The speaker initially tried to fulfill both commitments but she acknowledged in a private Democratic Caucus meeting Monday evening that she couldn’t wait on the reconciliation package to be done to pass the infrastructure bill.

Since then, Pelosi and her leadership team have been waiting on Biden to cut a deal with Sinema and Manchin.

“One of the things that I’ve said [is] I can’t keep a commitment that the Senate has made impossible to do,” Pelosi told reporters Wednesday morning. “But what I have also said is we’re not proceeding with anything that doesn’t have an agreement between the House and Senate. And that’s what we’re working on.”

Highway deadline

Authorization for surface transportation programs is scheduled to expire Thursday without congressional action — a move that would grind federal dollars to state departments of transportation to a swift halt.

Sen.

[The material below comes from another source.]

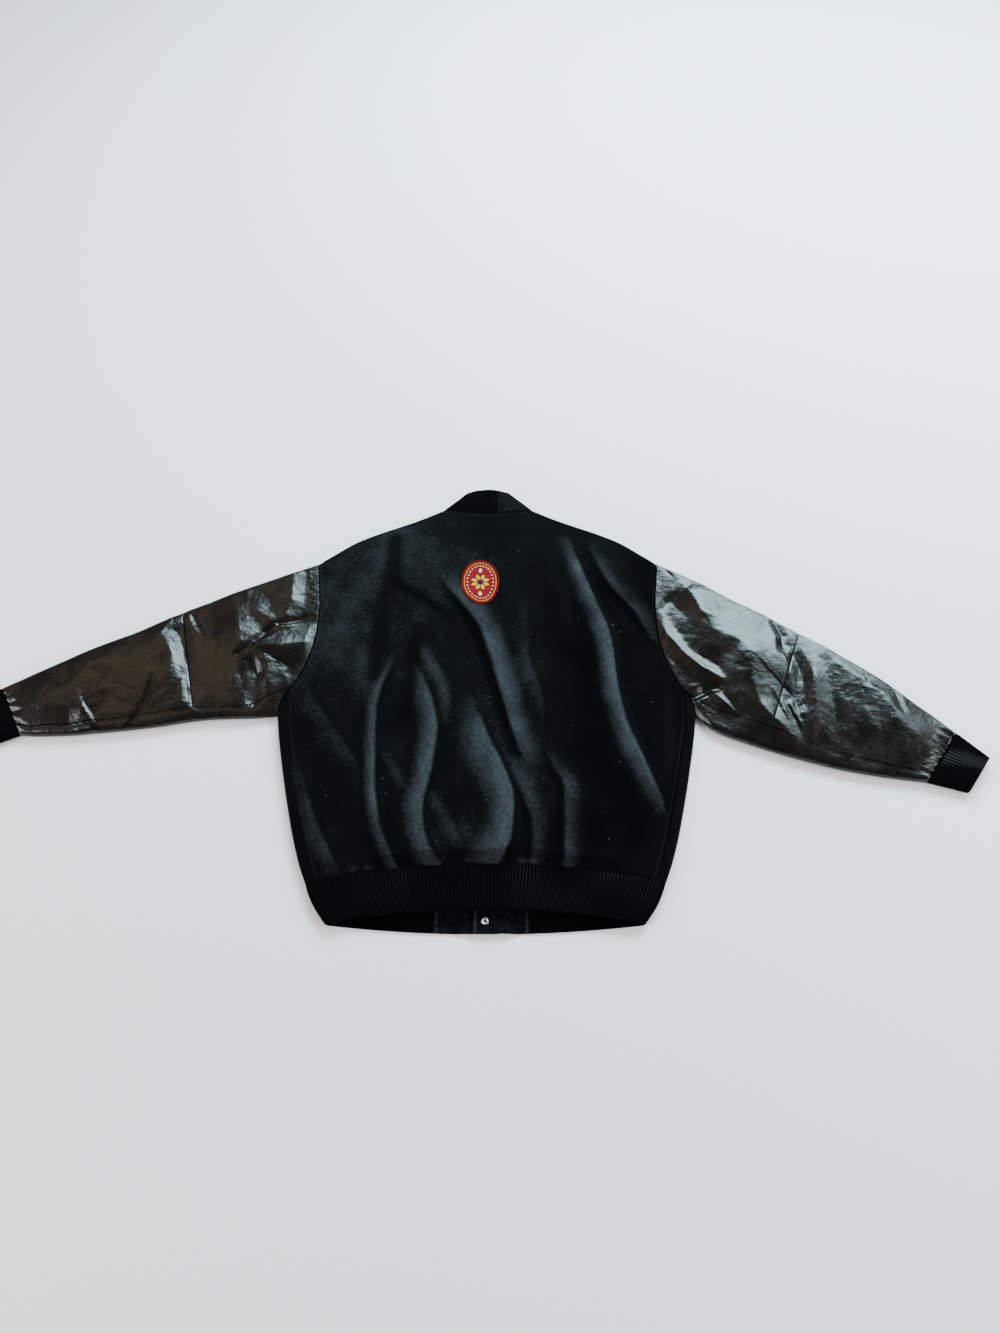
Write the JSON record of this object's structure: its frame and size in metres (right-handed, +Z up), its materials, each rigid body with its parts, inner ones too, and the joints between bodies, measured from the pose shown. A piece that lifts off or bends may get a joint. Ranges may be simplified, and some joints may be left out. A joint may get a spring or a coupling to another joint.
{
  "type": "varsity jacket",
  "caption": "Varsity jacket laid flat face down: wool body, leather sleeves, ribbed collar, cuffs and hem, snap front and an oval patch on the back.",
  "frame": {"origin": "middle of the garment's bounding box, on the surface it lies on", "axes": "+X towards the end of the wearer's right sleeve, +Y from the hem towards the collar, +Z up out of the back, which faces up"},
  "size_m": [1.592, 0.785, 0.0328],
  "materials": {
    "wool": "matte brushed wool",
    "leather": "glossy grained leather",
    "knit": "ribbed knit",
    "snap_metal": "polished metal",
    "patch": "embroidered twill"
  },
  "bodies": {
    "root": {"back": "wool", "front_left": "wool", "front_right": "wool", "sleeve_upper_left": "leather", "sleeve_forearm_left": "leather", "sleeve_under_left": "leather", "sleeve_upper_right": "leather", "sleeve_forearm_right": "leather", "sleeve_under_right": "leather", "cuff_left": "knit", "cuff_right": "knit", "hem_rib": "knit", "collar": "knit", "tab_left": "wool", "tab_right": "wool", "patch": "patch", "snap_cap_1": "snap_metal", "snap_ring_1": "snap_metal", "snap_cap_2": "snap_metal", "snap_ring_2": "snap_metal", "snap_cap_3": "snap_metal", "snap_ring_3": "snap_metal", "snap_cap_4": "snap_metal", "snap_ring_4": "snap_metal", "snap_cap_5": "snap_metal", "snap_ring_5": "snap_metal", "snap_cap_6": "snap_metal", "snap_ring_6": "snap_metal", "snap_cap_7": "snap_metal", "snap_ring_7": "snap_metal"}
  },
  "joints": []
}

Benjamin L. Cardin, chairman of the Senate Environment and Public Works Committee’s Transportation and Infrastructure Subcommittee, said he and other Senate Democrats have talked to Schumer about that. They want to attach a short-term extension of the current authorization, which is already operating under a one-year extension, to the continuing resolution the Senate is expected to pass by Thursday to keep the government funded.

But the Maryland Democrat said Schumer has not committed to adding an extension to the CR because of the House effort to pass the bipartisan infrastructure bill, which would prevent the need for a short-term extension.

“We don’t want to get in the middle of the fight, right?” Cardin said of the House drama. “So that’s our problem.”

House leaders, however, have acknowledged the challenge of getting progressives on board.

“Well we’re working on that as we speak,” Majority Leader Steny H. Hoyer, D-Md., said midday Wednesday. “It’s been almost 24 hours a day, for the last three days.”